---------- GIVEN INFORMATION

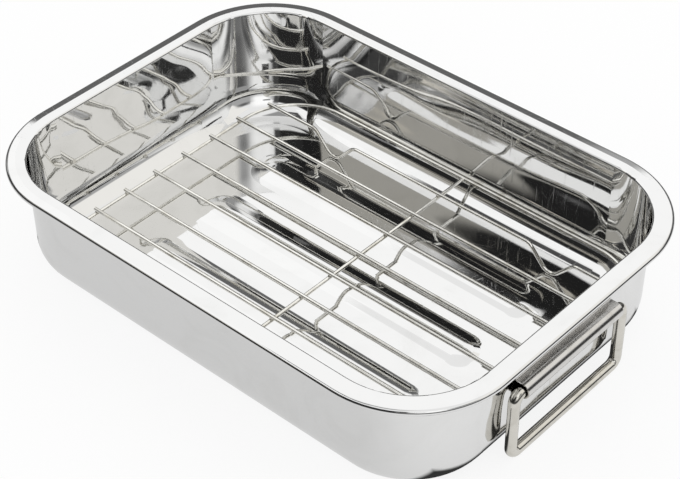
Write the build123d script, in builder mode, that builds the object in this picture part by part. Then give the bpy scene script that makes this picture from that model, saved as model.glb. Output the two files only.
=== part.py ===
from math import atan2, cos, radians, sin, sqrt
import os

from build123d import *

# Stainless steel roasting pan with a lift-out wire rack and two folding wire handles.
# The origin is on the ground under the middle of the pan. X runs along the pan from one
# handle to the other, Y across it and Z up. All sizes are in millimetres.

# Pan
mouth_length = 340.0
mouth_width = 241.0
mouth_corner_radius = 52.5
pan_height = 77.8
sheet = 0.6
wall_lean = 1.0
base_bend_radius = 20.5
mouth_bend_radius = 1.4
flange_flat = 6.6
flange_slope = 4.4
flange_drop = 0.3
flange_bend_radius = 12.0
bead_radius = 2.0
bead_turn_angle = 250.0

# Ribs pressed up out of the pan's base
rib_count = 3
rib_pitch = 56.0
rib_length = 230.0
rib_width = 31.0
rib_height = 2.5
rib_flank_angle = 76.0
rib_blend_radius = 25.0

# Handle brackets, each a strip welded to an end wall, with a round channel pressed in it
bracket_sheet = 0.8
bracket_length = 88.0
bracket_height = 28.0
bracket_corner_radius = 4.0
bracket_bend_radius = 1.2
channel_height = 49.5
channel_inner_radius = 4.5
channel_reach = 5.6

# Handles, each a round wire bent to a rectangle whose two ends lie inside the channel
handle_wire = 7.0
handle_span = 100.0
handle_depth = 44.6
handle_bend_radius = 5.5
handle_end_gap = 12.0
handle_seat_gap = 0.3

# Rack
rack_wire = 2.5
rack_length = 306.5
rack_width = 235.2
rack_corner_radius = 45.5
rack_shift = 8.5
rack_seat_gap = 0.3
long_wire_pitch = 25.9
straight_wire_count = 6
long_wire_overhang = 0.8
weld_bite = 0.1
foot_pitch = 179.4
foot_depth = 14.75
foot_top_width = 34.0
foot_bottom_width = 7.0
foot_bend_radius = 7.0

# Places worked out from the sizes above
half_mouth_length = mouth_length / 2
half_mouth_width = mouth_width / 2
lean_angle = atan2(wall_lean, pan_height - sheet)
base_inset = wall_lean + base_bend_radius
rib_hollow_inset = sheet * (1 - sin(radians(rib_flank_angle))) / cos(radians(rib_flank_angle))
channel_wall_lean = wall_lean * (pan_height - channel_height) / (pan_height - sheet)
channel_wall_x = half_mouth_length - channel_wall_lean + sheet / cos(lean_angle)
hinge_x = channel_wall_x + channel_reach
hinge_height = channel_height - (channel_inner_radius - handle_wire / 2 - handle_seat_gap)
long_wire_height = sheet + rack_seat_gap + rack_wire / 2 + foot_depth
long_wire_length = rack_length + 2 * long_wire_overhang
long_wire_start = rack_shift - long_wire_length / 2
ring_height = long_wire_height - rack_wire + weld_bite
half_ring_length = (rack_length - rack_wire) / 2
half_ring_width = (rack_width - rack_wire) / 2
cross_wire_length = rack_width - 2 * rack_wire + 2 * weld_bite
foot_wire_y = (straight_wire_count + 1) / 2 * long_wire_pitch
ring_corner_rise = foot_wire_y - (half_ring_width - rack_corner_radius)
ring_corner_run = sqrt(rack_corner_radius**2 - ring_corner_rise**2)
foot_wire_end = half_ring_length - rack_corner_radius + ring_corner_run + rack_wire / 2 + long_wire_overhang

os.makedirs("parts", exist_ok=True)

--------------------

TASK STATEMENT
Print the complete listing again, exactly as it stands.

EXERCISE OUTPUT
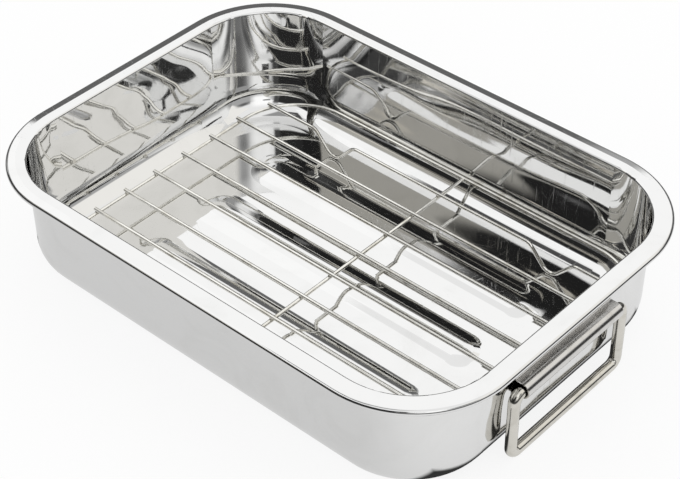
Write the build123d script, in builder mode, that builds the object in this picture part by part. Then give the bpy scene script that makes this picture from that model, saved as model.glb. Output the two files only.
=== part.py ===
from math import atan2, cos, radians, sin, sqrt
import os

from build123d import *

# Stainless steel roasting pan with a lift-out wire rack and two folding wire handles.
# The origin is on the ground under the middle of the pan. X runs along the pan from one
# handle to the other, Y across it and Z up. All sizes are in millimetres.

# Pan
mouth_length = 340.0
mouth_width = 241.0
mouth_corner_radius = 52.5
pan_height = 77.8
sheet = 0.6
wall_lean = 1.0
base_bend_radius = 20.5
mouth_bend_radius = 1.4
flange_flat = 6.6
flange_slope = 4.4
flange_drop = 0.3
flange_bend_radius = 12.0
bead_radius = 2.0
bead_turn_angle = 250.0

# Ribs pressed up out of the pan's base
rib_count = 3
rib_pitch = 56.0
rib_length = 230.0
rib_width = 31.0
rib_height = 2.5
rib_flank_angle = 76.0
rib_blend_radius = 25.0

# Handle brackets, each a strip welded to an end wall, with a round channel pressed in it
bracket_sheet = 0.8
bracket_length = 88.0
bracket_height = 28.0
bracket_corner_radius = 4.0
bracket_bend_radius = 1.2
channel_height = 49.5
channel_inner_radius = 4.5
channel_reach = 5.6

# Handles, each a round wire bent to a rectangle whose two ends lie inside the channel
handle_wire = 7.0
handle_span = 100.0
handle_depth = 44.6
handle_bend_radius = 5.5
handle_end_gap = 12.0
handle_seat_gap = 0.3

# Rack
rack_wire = 2.5
rack_length = 306.5
rack_width = 235.2
rack_corner_radius = 45.5
rack_shift = 8.5
rack_seat_gap = 0.3
long_wire_pitch = 25.9
straight_wire_count = 6
long_wire_overhang = 0.8
weld_bite = 0.1
foot_pitch = 179.4
foot_depth = 14.75
foot_top_width = 34.0
foot_bottom_width = 7.0
foot_bend_radius = 7.0

# Places worked out from the sizes above
half_mouth_length = mouth_length / 2
half_mouth_width = mouth_width / 2
lean_angle = atan2(wall_lean, pan_height - sheet)
base_inset = wall_lean + base_bend_radius
rib_hollow_inset = sheet * (1 - sin(radians(rib_flank_angle))) / cos(radians(rib_flank_angle))
channel_wall_lean = wall_lean * (pan_height - channel_height) / (pan_height - sheet)
channel_wall_x = half_mouth_length - channel_wall_lean + sheet / cos(lean_angle)
hinge_x = channel_wall_x + channel_reach
hinge_height = channel_height - (channel_inner_radius - handle_wire / 2 - handle_seat_gap)
long_wire_height = sheet + rack_seat_gap + rack_wire / 2 + foot_depth
long_wire_length = rack_length + 2 * long_wire_overhang
long_wire_start = rack_shift - long_wire_length / 2
ring_height = long_wire_height - rack_wire + weld_bite
half_ring_length = (rack_length - rack_wire) / 2
half_ring_width = (rack_width - rack_wire) / 2
cross_wire_length = rack_width - 2 * rack_wire + 2 * weld_bite
foot_wire_y = (straight_wire_count + 1) / 2 * long_wire_pitch
ring_corner_rise = foot_wire_y - (half_ring_width - rack_corner_radius)
ring_corner_run = sqrt(rack_corner_radius**2 - ring_corner_rise**2)
foot_wire_end = half_ring_length - rack_corner_radius + ring_corner_run + rack_wire / 2 + long_wire_overhang

os.makedirs("parts", exist_ok=True)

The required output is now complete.